Joseph W. Sakshaug, Arkadiusz Wiśniowski, Diego Andres Perez Ruiz, Annelies G. Blom
Combining Scientific and Non-Scientific Surveys to Improve Estimation and Reduce Costs

Pp. 71-93 in: Tamás Rudas, Gábor Péli (Eds.): Pathways Between Social Science and Computational Social Science: Theories, Methods and Interpretations. 2021. Wiesbaden: Springer

Survey data collection costs have risen to a point where many survey researchers are abandoning large, expensive probability-based samples in favor of less expensive nonprobability samples. The empirical literature suggests this strategy may be unwise for many reasons, among them probability samples tend to outperform nonprobability samples on accuracy when assessed against population benchmarks. Nevertheless, the attractive cost properties and convenience of nonprobability samples suggest they are here to stay. But instead of forgoing probability sampling entirely, we consider a method of combining both probability and nonprobability samples in a way that exploits their strengths to overcome their weaknesses.

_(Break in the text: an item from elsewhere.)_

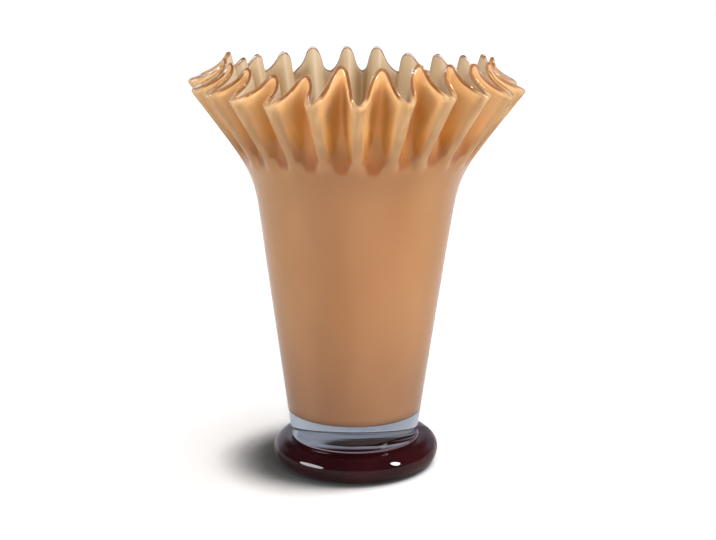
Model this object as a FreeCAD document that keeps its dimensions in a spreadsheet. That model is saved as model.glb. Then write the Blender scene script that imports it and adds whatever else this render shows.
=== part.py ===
import FreeCAD, Part
import math
import os

import Sketcher
from FreeCAD import Placement, Rotation, Vector

# A pleated fan vase of cased glass. It is made of four pieces fused together hot: a round disc
# foot, a clear casing with a thick solid base, a caramel layer and a pale opal lining.
# Millimetres, +Z up. The origin is the middle of the foot's flat underside, on the table.
# Azimuth is counted in turns from the front (-Y) towards +X.
#
# All three wall pieces are drawn from one surface, the one where clear and caramel glass meet.
# Its section is a straight line from the foot to the shoulder, and above the shoulder it splits
# into two curves: the rib line, where a pleat folds outward, and the crest line, where it folds
# inward. Every other surface of the wall is a true offset of that one.

SIZES = (
    ("foot_radius", 50.8, "outside radius of the foot"),
    ("foot_thickness", 17.2, "height of the foot, whose edge is a full round"),
    ("base_radius", 37.3, "colour surface, radius where its line meets the top of the foot"),
    ("base_height", 16.0, "solid clear glass between the foot and the caramel layer"),
    ("base_corner", 1.3, "rounding of the clear base where it meets the foot"),
    ("bowl_corner", 6.0, "rounding of the caramel layer's lower edge"),
    ("shoulder_radius", 55.6, "colour surface, radius at the top of the straight body"),
    ("shoulder_height", 149.0, "height of the top of the straight body above the table"),
    ("knee_radius", 60.1, "colour surface, radius of the bend between body and fan"),
    ("knee_height", 181.7, "height of the bend between body and fan"),
    ("rib_radius", 97.3, "colour surface, radius of an outward fold at the rim"),
    ("rib_height", 230.6, "height of an outward fold at the rim"),
    ("crest_knee_radius", 67.5, "colour surface, radius of the bend in an inward fold"),
    ("crest_knee_height", 206.0, "height of the bend in an inward fold"),
    ("crest_radius", 78.6, "colour surface, radius of an inward fold at the rim"),
    ("crest_height", 245.9, "height of an inward fold at the rim"),
    ("length_unevenness", 3.0, "how much longer or shorter than the mean a fold made by hand is"),
    ("casing_wall", 1.4, "thickness of the clear casing"),
    ("caramel_wall", 0.8, "thickness of the caramel layer"),
    ("opal_wall", 0.7, "thickness of the opal lining"),
    ("foot_offset", 0.9, "how far the body stands to the left of the foot's centre"),
    ("fan_shift", 3.0, "how far the body leans to the right by the height of the crests"),
    ("pleat_count", 24, "number of pleats"),
)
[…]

Using Bayesian inference, we evaluate the use of nonprobability data as a supplement to probability-based estimations based on small probability samples. In a case study involving actual survey data, we show that specifying prior distributions using nonprobability data reduces variances and mean-squared errors considerably for estimates of two commonly used health variables, height and weight, compared to the probability-only sample estimates. We further show that these gains in efficiency yield expected cost savings up to 66% based on actual cost data from eight nonprobability surveys conducted by different commercial vendors and assumed cost data for a probability-based Internet panel. We conclude with a discussion of these findings, their implications for survey practice, and possible research extensions.